• Work to be completed:
Select all lines in the records that include "this".

• Source material:
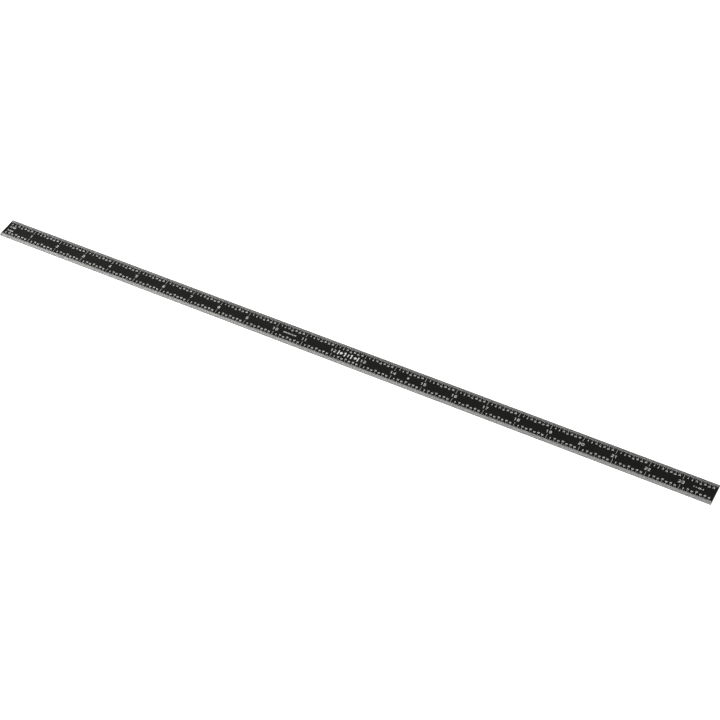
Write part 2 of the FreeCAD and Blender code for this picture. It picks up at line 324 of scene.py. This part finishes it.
def graduationTree(fractions):
    # lines at equal steps, each as long as the coarsest fraction that it marks
    tree = bpy.data.node_groups.new("graduation", "GeometryNodeTree")
    sockets = {"Line": "Object", "Zero": "Vector", "Inch": "Float", "Count": "Int", "Turn": "Vector",
               "Finish": "Material"}
    sockets.update({f"1/{fraction} Line": "Float" for fraction in fractions})
    for way in ("INPUT", "OUTPUT"):
        tree.interface.new_socket("Geometry", in_out=way, socket_type="NodeSocketGeometry")
    for name, kind in sockets.items():
        tree.interface.new_socket(name, in_out="INPUT", socket_type="NodeSocket" + kind)
    given = addNode(tree, "NodeGroupInput").outputs
    finest = fractions[0]
    step = addNode(tree, "ShaderNodeMath", {"operation": "DIVIDE", 1: finest}, {0: given["Inch"]})
    offset = addNode(tree, "ShaderNodeCombineXYZ", links={"X": step.outputs[0]})
    first = addNode(tree, "ShaderNodeVectorMath", {"operation": "ADD"},
                    {0: given["Zero"], 1: offset.outputs[0]})
    places = addNode(tree, "GeometryNodeMeshLine", {"mode": "OFFSET"},
                     {"Count": given["Count"], "Start Location": first.outputs[0],
                      "Offset": offset.outputs[0]})
    index = addNode(tree, "GeometryNodeInputIndex")
    number = addNode(tree, "ShaderNodeMath", {"operation": "ADD", 1: 1.0}, {0: index.outputs[0]})
    length = given[f"1/{finest} Line"]
    for fraction in fractions[1:]:
        past = addNode(tree, "ShaderNodeMath", {"operation": "MODULO", 1: finest / fraction},
                       {0: number.outputs[0]})  # 0 on the lines that mark this fraction
        marked = addNode(tree, "ShaderNodeMath", {"operation": "LESS_THAN", 1: 0.5}, {0: past.outputs[0]})
        length = addNode(tree, "ShaderNodeMix", {"data_type": "FLOAT"},
                         {0: marked.outputs[0], 2: length, 3: given[f"1/{fraction} Line"]}).outputs[0]
    stretch = addNode(tree, "ShaderNodeCombineXYZ", {"X": 1.0, "Z": 1.0}, {"Y": length})
    line = addNode(tree, "GeometryNodeObjectInfo", links={"Object": given["Line"]})
    lines = addNode(tree, "GeometryNodeInstanceOnPoints",
                    links={"Points": places.outputs[0], "Instance": line.outputs["Geometry"],
                           "Rotation": given["Turn"], "Scale": stretch.outputs[0]})
    real = addNode(tree, "GeometryNodeRealizeInstances", links={0: lines.outputs[0]})
    finished = addNode(tree, "GeometryNodeSetMaterial",
                       links={"Geometry": real.outputs[0], "Material": given["Finish"]})
    addNode(tree, "NodeGroupOutput", links={0: finished.outputs[0]})
    return tree


def makeLines(name, make):
    line = enamelLine(name + "Line", lineWidth(make), lineShape)
    values = {
        "Line": line,
        "Zero": (bladeLow.x, make["edge"], faceHeight),
        "Inch": inch,
        "Count": round(bladeLength / inch) * make["fractions"][0] - 1,
        "Turn": (0, 0, make["turn"]),
        "Finish": enamelFinish,
    }
    values.update({f"1/{fraction} Line": lineLength(make, fraction) for fraction in make["fractions"]})
    piece = newPiece(name, bpy.data.meshes.new(name))
    modifier = piece.modifiers.new("graduation", "NODES")
    modifier.node_group = graduationTree(make["fractions"])
    for socket in modifier.node_group.interface.items_tree:
        if socket.in_out == "INPUT" and socket.name in values:
            modifier[socket.identifier] = values[socket.name]
    piece = applyModifiers(piece)
    bpy.data.objects.remove(line)
    return seat(piece, enamelFinish, make["node"])


makeLines("upperGraduation", upperLines)
makeLines("lowerGraduation", lowerLines)
print("graduation lines made")


# Figures and signs

figures = {
    "rim": 0.012 * mm,
    "weld": 0.0005 * mm,
    "bend": math.radians(9),    # bends under this angle are merged, which halves an arc's steps
    "facingUp": 0.9,            # least upward part of a top face's normal
    "splitSides": 5,            # faces with this many sides or more are split
    "pieces": {
        "upper_edge_32nds_figures": "upperFigures",
        "lower_edge_64ths_figures": "lowerFigures",
        "inch_figures": "inchFigures",
        "division_labels": "divisionLabels",
        "size_label": "sizeLabel",
        "full_scale_sign": "fullScaleSign",
        "plain_ring": "plainRing",
        "inch_in_mm_label": "inchInMmLabel",
    },
}


def makeFigures(name, node, make):
    # the node's own figures, welded, with the rim of the enamel rolled off
    bm = bmesh.new()
    bm.from_mesh(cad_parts[node].data)
    bmesh.ops.remove_doubles(bm, verts=bm.verts, dist=make["weld"])
    bmesh.ops.dissolve_limit(bm, angle_limit=make["bend"], verts=bm.verts, edges=bm.edges)
    rims = [edge for edge in bm.edges if len(edge.link_faces) == 2
            and sum(face.normal.z > make["facingUp"] for face in edge.link_faces) == 1]
    bmesh.ops.bevel(bm, geom=rims, offset=make["rim"], segments=1, profile=0.5, affect="EDGES",
                    clamp_overlap=True)
    mesh = bpy.data.meshes.new(name)
    bm.to_mesh(mesh)
    bm.free()
    piece = newPiece(name, mesh)
    split = piece.modifiers.new("splitOutlines", "TRIANGULATE")
    split.min_vertices = make["splitSides"]
    split.ngon_method = "BEAUTY"
    piece = applyModifiers(piece)
    return seat(piece, enamelFinish, node)


for node, name in figures["pieces"].items():
    makeFigures(name, node, figures)
print("figures made")


# Floor, light and camera

studio = {
    "floorSize": 12.0,          # metres, each way
    "floorGap": 0.02 * mm,      # under the back face, so that the two faces don't coincide
    "floorColour": "#f2f2f2",
    "floorGlow": 0.75,          # lifts the floor to white for the camera and in reflections
    "worldColour": "#ffffff",
    "worldSeen": 1.0,           # strength for the camera and in reflections
    "worldLight": 0.3,          # strength of the light that falls on things
}


def onSeenRays(tree, seen, otherwise):
    # seen for camera, glossy and transmission rays, otherwise for the light that falls on things
    ray = addNode(tree, "ShaderNodeLightPath").outputs
    anySeen = ray["Is Camera Ray"]
    for kind in ("Is Glossy Ray", "Is Transmission Ray"):
        either = addNode(tree, "ShaderNodeMath", {"operation": "MAXIMUM"}, {0: anySeen, 1: ray[kind]})
        anySeen = either.outputs[0]
    level = addNode(tree, "ShaderNodeMapRange", {"To Min": otherwise, "To Max": seen}, {"Value": anySeen})
    return level.outputs[0]


def makeFloor(make):
    mesh = bpy.data.meshes.new("floor")
    half = make["floorSize"] / 2
    z = bladeLow.z - make["floorGap"]
    corners = [(-half, -half, z), (half, -half, z), (half, half, z), (-half, half, z)]
    mesh.from_pydata(corners, [], [(0, 1, 2, 3)])
    floor = newPiece("floor", mesh)
    material, tree = newMaterial("palePaper")
    paper = addNode(tree, "ShaderNodeBsdfDiffuse", {"Color": linear(make["floorColour"])})
    glow = addNode(tree, "ShaderNodeEmission", links={"Strength": onSeenRays(tree, make["floorGlow"], 0.0)})
    both = addNode(tree, "ShaderNodeAddShader", links={0: paper.outputs[0], 1: glow.outputs[0]})
    addNode(tree, "ShaderNodeOutputMaterial", links={"Surface": both.outputs[0]})
    mesh.materials.append(material)


def makeWorld(make):
    world = bpy.data.worlds.new("studio")
    bpy.context.scene.world = world
    world.use_nodes = True
    tree = world.node_tree
    tree.nodes.clear()
    sky = addNode(tree, "ShaderNodeBackground", {"Color": linear(make["worldColour"])},
                  {"Strength": onSeenRays(tree, make["worldSeen"], make["worldLight"])})
    addNode(tree, "ShaderNodeOutputWorld", links={"Surface": sky.outputs[0]})


lamps = {  # name: place, aim and side of the square in metres, then watts
    "keyLamp": ((-1.1, -0.15, 1.2), (-0.2, 0.0, 0.0), 1.2, 24.0),
    "fillLamp": ((1.2, -0.8, 1.4), (0.0, 0.0, 0.0), 1.6, 2.0),
}


def makeLamps(make):
    for name, (place, aim, side, watts) in make.items():
        light = bpy.data.lights.new(name, "AREA")
        light.size = side
        light.energy = watts
        lamp = bpy.data.objects.new(name, light)
        lamp.location = place
        lamp.rotation_euler = (Vector(aim) - Vector(place)).to_track_quat("-Z", "Y").to_euler()
        bpy.context.scene.collection.objects.link(lamp)


cameraView = {
    "lens": 87.5,               # millimetres
    "azimuth": 30.36,           # degrees, as are the elevation and the roll
    "elevation": 48.16,
    "roll": -2.92,
    "distance": 1.3174,         # metres, from the aim
    "aim": (0.0226, 0.0007),    # metres, on the face, from the rule's middle
}


def makeCamera(make):
    data = bpy.data.cameras.new("camera")
    data.lens = make["lens"]
    camera = bpy.data.objects.new("camera", data)
    azimuth, elevation = math.radians(make["azimuth"]), math.radians(make["elevation"])
    back = Vector((math.sin(azimuth) * math.cos(elevation), -math.cos(azimuth) * math.cos(elevation),
                   math.sin(elevation)))
    camera.location = Vector((*make["aim"], faceHeight)) + back * make["distance"]
    camera.rotation_mode = "QUATERNION"
    roll = Quaternion((0, 0, 1), math.radians(make["roll"]))
    camera.rotation_quaternion = (-back).to_track_quat("-Z", "Y") @ roll
    bpy.context.scene.collection.objects.link(camera)
    bpy.context.scene.camera = camera


makeFloor(studio)
makeWorld(studio)
makeLamps(lamps)
makeCamera(cameraView)
bpy.context.scene.view_settings.view_transform = "Standard"
print("studio made")
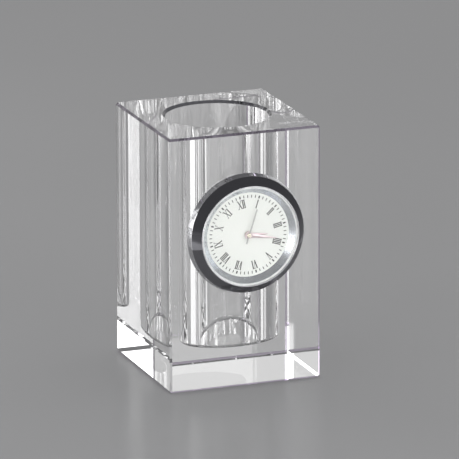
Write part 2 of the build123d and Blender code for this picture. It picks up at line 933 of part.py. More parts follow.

• Response:
Write part 2 of the FreeCAD and Blender code for this picture. It picks up at line 324 of scene.py. This part finishes it.
                       {0: number.outputs[0]})  # 0 on the lines that mark this fraction
    "bend": math.radians(9),    # bends under this angle are merged, which halves an arc's steps
    "splitSides": 5,            # faces with this many sides or more are split
Write part 2 of the build123d and Blender code for this picture. It picks up at line 933 of part.py. More parts follow.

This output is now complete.